The war turned once again at Vilnius. Indeed, 4th Vilnius was a battle that deserves all the attention it gets in Lithuanian history.
One could comfortably claim that, as a people, when did the lines between Lithuanian, Lettigalian and Pruthenian blur, forming one Lithuanian identity? 4th Vilnius.
Tactically speaking, though, 4th Vilnius was no miracle - horse archers were simply the bane of infantry on plains, while spirited but poorly trained pikemen made sure the Kievan cavalry could not be spared to chase away the horse archers. If he was truly, invisibly wounded by so many reminders of his beloved's death, Montvilas' composure did not show, did not break, as befitting a king. His command performance was as good as usual.
In later mythologizing of 4th Vilnius, storytellers claim Praxida's voice brought him to an unprecedented level of tactical genius.
After 4th Vilnius shattered the last of the Kievan host, the Lithuanians went on a rampage into Rusland, seeking to repay the destruction wrought be the 4 Battles of Vilnius tenfold. They even missed the king of the Kievans they accidently captured while marching from Drutsk to Slutsk, who was leading his huscarls while leaving overall command to one of his generals.

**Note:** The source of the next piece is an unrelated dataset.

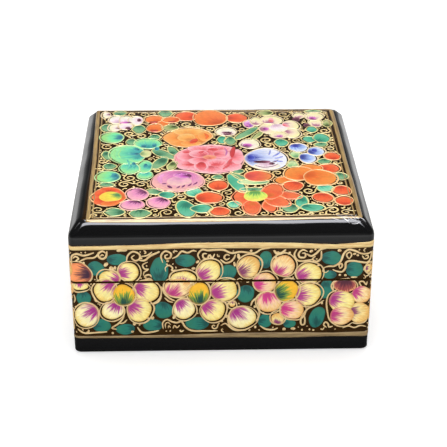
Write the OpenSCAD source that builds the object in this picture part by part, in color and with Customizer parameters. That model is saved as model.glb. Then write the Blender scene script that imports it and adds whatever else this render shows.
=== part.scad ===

The war soon came to a close when the kynaz himself was notified of the enemy king's presence amongst his captives. After four years of tragedy and darkness and bloodshed, Lithuania has stepped out of its own nightmare at last.
With the corpse of its nightmare in hand.
Central and Eastern Europe just after the Great Dnieper War. Montvilas would soon conquer the High Chiefdom of Minsk for Praxida's son.